A mediados de 2007 corrió el rumor de que Carcass (Liverpool, 1985) volvía a reunirse luego de su disolución en 1995. La intención original, se decía, era tocar en algunos festivales europeos y poco más. De hecho, fueron tan cautos y reservados que pensar una gira intercontinental resultaba improbable. Pero entonces vino la noticia y, con ello, la resurrección de la carne: Carcass se subía al avión y pasaría por Chile.
Apreciar la relevancia de una banda como esta (o al menos intentarlo) es retroceder al menos veinte años, particularmente al momento en que los ingleses, quienes nunca tuvieron prejuicios para los cruces de metal y punk, decidieron que no bastaba con lo que había, que era posible otro peldaño más en la escalada de brutalidad sónica. Entonces nacieron bandas como Napalm Death, Extreme Noise Terror y con ellas el grindcore, una variante del punk cuya premisa es la destrucción de todo intento de melodía; la música entendida como un objeto contundente, como meter la cabeza dentro de una lavadora hasta que el ruido (sí, puro ruido) de pronto cobra nitidez. No por nada uno de sus símbolos ha sido la moledora de carne.
Pese a que con cada uno de sus álbumes Carcass se fue suavizando (¿civilizando?), la calidad no decayó. Por el contrario, hubo mejores canciones; menos brutales, sí, pero con más ideas.
Como sea, 1989 fue clave: Carcass se atrevió con Symphonies of Sickness (Earache), un álbum que revistió de gloria al grindcore. Su influencia visual (sus portadas de collages forenses serán imitadas por los siglos de los siglos desde su debut, Reek of Putrefaction) brindó un matiz estético a un estilo difícil de tragar: ese año los ingleses pusieron melodía allí donde todo era caos y confusión a causa de ritmos ultraveloces, afinaciones graves y voces ásperas. Reeditado constantemente desde entonces, aquel disco fue la plataforma desde donde Carcass comenzó su carrera internacional hasta transformarse, tal como Sepultura, Morbid Angel y Atheist, en una de aquellas bandas infaltables en cualquier recuento.
El show en el Caupolicán (miércoles 5 de noviembre de 2008) pudo ser brillante si no hubiera sido por su set tan mecanizado, idéntico al que habían estado haciendo en Europa.
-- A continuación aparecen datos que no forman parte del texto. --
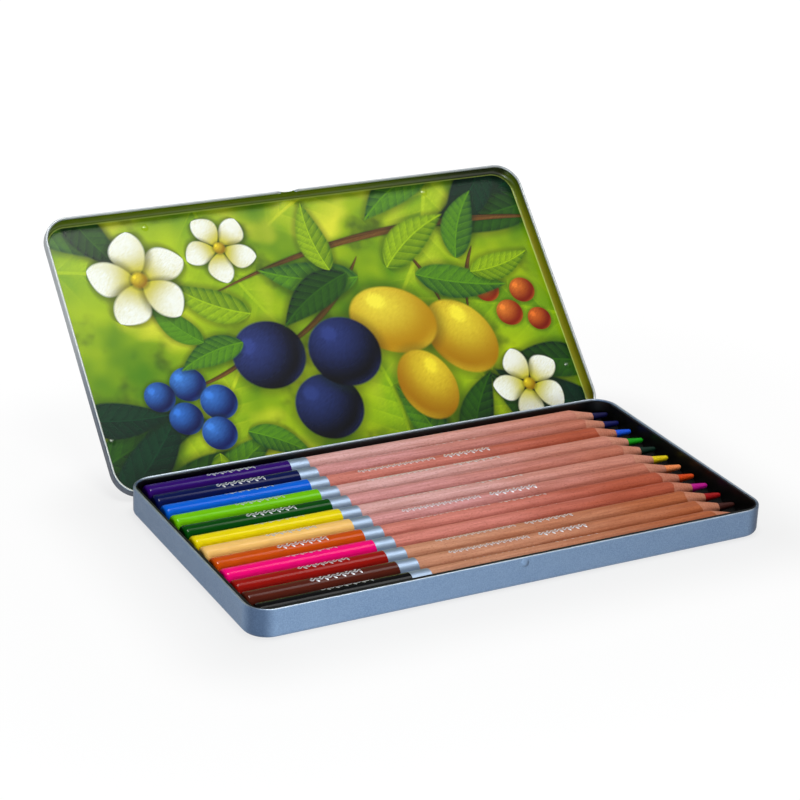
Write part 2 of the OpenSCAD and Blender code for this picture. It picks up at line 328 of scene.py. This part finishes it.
def pencil_point(tree, index, slide):
    """Millimetres from the pencil's butt along it, and from its axis."""
    butt = (slide - PENCIL_LEN / 2, ROW - index * PITCH, AXIS_Z)
    return object_point(tree, loc=tuple(c / 1000 for c in butt))


def stretched(tree, point, by):
    return vector_of(tree, "MULTIPLY", point, by)


def around_axis(tree, y, z):
    return math_of(tree, "ARCTAN2", times(tree, y, -1), z)


def foil_sprig(tree, parts, roll, start, end, period, height):
    """1 on a stamped sprig: a waved stem with leaves on both sides, from start to end along the wood."""
    x, y, z = parts
    up = times(tree, minus(tree, around_axis(tree, y, z), math.radians(roll)), WOOD_R / height)
    beat = math_of(tree, "FRACT", math_of(tree, "DIVIDE", minus(tree, x, start), period))
    wave = times(tree, math_of(tree, "SINE", times(tree, beat, math.tau)), 0.3)
    inked = soft_step(tree, math_of(tree, "ABSOLUTE", minus(tree, up, wave)), 0.14, 0.2, 1, 0)
    for at, side in ((0.3, -0.5), (0.8, 0.5)):
        off = minus(tree, up, side)
        across = minus(tree, minus(tree, beat, at), times(tree, off, 0.5 * side))
        across = math_of(tree, "DIVIDE", across, 0.15)
        along = math_of(tree, "DIVIDE", off, 0.42)
        size = plus(tree, times(tree, across, across), times(tree, along, along))
        inked = larger(tree, inked, soft_step(tree, size, 0.8, 1.05, 1, 0))
    begun = soft_step(tree, x, start, start + 0.05)
    return times(tree, inked, times(tree, begun, soft_step(tree, x, end, end + 0.05, 1, 0)))


def stamp(tree, shader, point, mark, colour, roughness):
    """Puts silver foil where mark is 1, worn thin in specks, over the colour and roughness below it."""
    mark = times(tree, mark, soft_step(tree, noise(tree, point, 2.5, 2, 0.6), 0.28, 0.4))
    to_foil = times(tree, minus(tree, 0.3, roughness), mark)
    coat(tree, shader, colour=mix_colour(tree, mark, colour, rgb(226, 229, 234)),
         metallic=times(tree, mark, 0.6), roughness=plus(tree, roughness, to_foil))


def shade_of(colour, factor, more=0):
    """The colour, 0 to 255, made darker or lighter, as linear light."""
    return rgb(*(min(c * factor + more, 255) for c in colour))


band_foil, tree, shader = new_material("stamped_foil_band")
point = object_point(tree, scale=(0.0002, 0.004, 0.004))
lines = noise(tree, point, 3, 3, 0.6)
coat(tree, shader, colour=mix_colour(tree, lines, rgb(130, 150, 174), rgb(168, 186, 208)),
     roughness=soft_step(tree, lines, 0.3, 0.7, 0.4, 0.5), normal=bump(tree, lines, 0.00002, 0.4))
shader.inputs["Metallic"].default_value = 0.75

for index, (hue, slide, (by_band, shaded_by_point), dip_colour, core_colour) in enumerate(PENCILS):
    # Laid in by hand, each pencil is rolled a little differently, in degrees towards the front
    dip_roll = -8 + 14 * math.sin(2.1 * index)
    wood_roll = -18 + 24 * math.sin(1.7 * index + 4)

    # Wood: fine grain and short dark pores, with painted shade that makes it warmer and darker towards
    # the point
    wood, tree, shader = new_material(hue + "_pencil_wood")
    point = pencil_point(tree, index, slide)
    parts = split(tree, point)
    along = stretched(tree, vector_of(tree, "ADD", point, (0, 40.0 * index, 17.0 * index)), (0.06, 1, 1))
    streak = noise(tree, along, 1.3, 3, 0.55)
    fleck = noise(tree, stretched(tree, along, (8, 1, 1)), 2.6, 3, 0.7)
    pores = soft_step(tree, noise(tree, stretched(tree, along, (5, 1, 1)), 3.4, 1, 0.4), 0.58, 0.7)
    drift = noise(tree, stretched(tree, along, (0.5, 0.2, 0.2)), 1.0, 2, 0.5)
    reach = plus(tree, parts[0], times(tree, minus(tree, drift, 0.5), 60))
    base = mix_colour(tree, soft_step(tree, reach, 75, 160), rgb(*by_band), rgb(*shaded_by_point))
    light = tinted(tree, base, (1.09, 1.08, 1.07))
    dark = tinted(tree, base, (0.84, 0.74, 0.68))
    colour = mix_colour(tree, soft_step(tree, streak, 0.3, 0.7), dark, light)
    colour = mix_colour(tree, times(tree, soft_step(tree, fleck, 0.45, 0.7), 0.6), colour, dark)
    colour = mix_colour(tree, times(tree, pores, 0.4), colour, tinted(tree, base, (0.52, 0.36, 0.28)))

    # The cut face is paler, and the sharpener leaves its border with the varnish scalloped
    radius = vector_of(tree, "LENGTH", stretched(tree, point, (0, 1, 1)))
    around = around_axis(tree, parts[1], parts[2])
    scallop = math_of(tree, "SINE", plus(tree, times(tree, around, 3), 1.7 * index))
    border = plus(tree, radius, times(tree, plus(tree, scallop, 1), 0.13))
    cut = soft_step(tree, border, WOOD_R - 0.06, WOOD_R - 0.01, 1, 0)
    shaved = noise(tree, stretched(tree, point, (1.6, 0.7, 0.7)), 1.6, 3, 0.6)
    bare = mix_colour(tree, soft_step(tree, shaved, 0.3, 0.7), rgb(196, 128, 100), rgb(226, 168, 142))
    colour = mix_colour(tree, times(tree, cut, 0.5), colour, bare)
    small, large = (foil_sprig(tree, parts, wood_roll, *sprig) for sprig in WOOD_SPRIGS)
    rough = soft_step(tree, streak, 0.3, 0.7, 0.5, 0.64)
    stamp(tree, shader, point, larger(tree, small, large), colour, rough)
    coat(tree, shader, normal=bump(tree, plus(tree, fleck, times(tree, pores, -0.7)), 0.00004, 0.4))
    shader.inputs["Specular IOR Level"].default_value = 0.25
    give(frame["nodes"][hue + "_wood"], wood)

    # Core: waxy pigment, dragged by the sharpener
    core, tree, shader = new_material(hue + "_pencil_core")
    wax = noise(tree, stretched(tree, pencil_point(tree, index, slide), (0.7, 1, 1)), 2.4, 3, 0.6)
    pale = soft_step(tree, wax, 0.35, 0.65)
    colour = mix_colour(tree, pale, shade_of(core_colour, 0.9), shade_of(core_colour, 1.04, 4))
    coat(tree, shader, colour=colour, roughness=soft_step(tree, wax, 0.3, 0.7, 0.38, 0.6),
         normal=bump(tree, wax, 0.00003, 0.4))
    shader.inputs["Specular IOR Level"].default_value = 0.3
    give(frame["nodes"][hue + "_core"], core)

    # Dip: thick gloss lacquer with a faint flow, and the sprig near its middle
    dip, tree, shader = new_material(hue + "_pencil_dip")
    point = pencil_point(tree, index, slide)
    flow = noise(tree, stretched(tree, point, (0.35, 1, 1)), 0.7, 2, 0.5)
    colour = mix_colour(tree, flow, shade_of(dip_colour, 0.94), shade_of(dip_colour, 1.05, 2))
    rough = soft_step(tree, noise(tree, point, 1.3, 2), 0.3, 0.7, 0.11, 0.17)
    mark = foil_sprig(tree, split(tree, point), dip_roll, *DIP_SPRIG)
    stamp(tree, shader, point, mark, colour, rough)
    coat(tree, shader, normal=bump(tree, flow, 0.00005, 0.3))
    shader.inputs["Specular IOR Level"].default_value = 0.2
    give(frame["nodes"][hue + "_dip"], dip)
    give(frame["nodes"][hue + "_band"], band_foil)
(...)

Algunos se olvidan de que el público sudamericano es distinto, que es mejor, y por lo tanto siempre requiere de algún gesto.
Con todo, Carcass ofreció tal despliegue de ferocidad que, como muy pocas veces, nadie se atrevió a pedir una más: fue un repaso desde sus años de bestialidad extrema, con “Genital Grinder”, “Reek of Putrefaction” y “Exhume to Consume”, hasta los toques de exquisitez técnica de “Heartwork” (4 de 5 estrellas le dio Rolling Stone a ese disco en su momento) y la maravillosa “Keep on Rotting in the Free World”, además de todos los clásicos de Necroticism. Descanting the Insalubrius, aquel álbum que revitalizó el metal en 1992.
Fue un show memorable. Los ingleses demostraron por qué son una de las bandas de metal extremo más influyentes del mundo. Una presentación tan meticulosamente urdida que, cuando se encendieron las luces del teatro, la actitud de los casi dos mil fanáticos no era sino de perplejidad por lo que acababan de presenciar: la banda con la que muchos crecieron había pasado por el escenario como un vendaval que resucitó una época ida y luego, una hora y media después, no dejaba más que una ilusión, un vacío que solo tras verlos en vivo es posible dimensionar.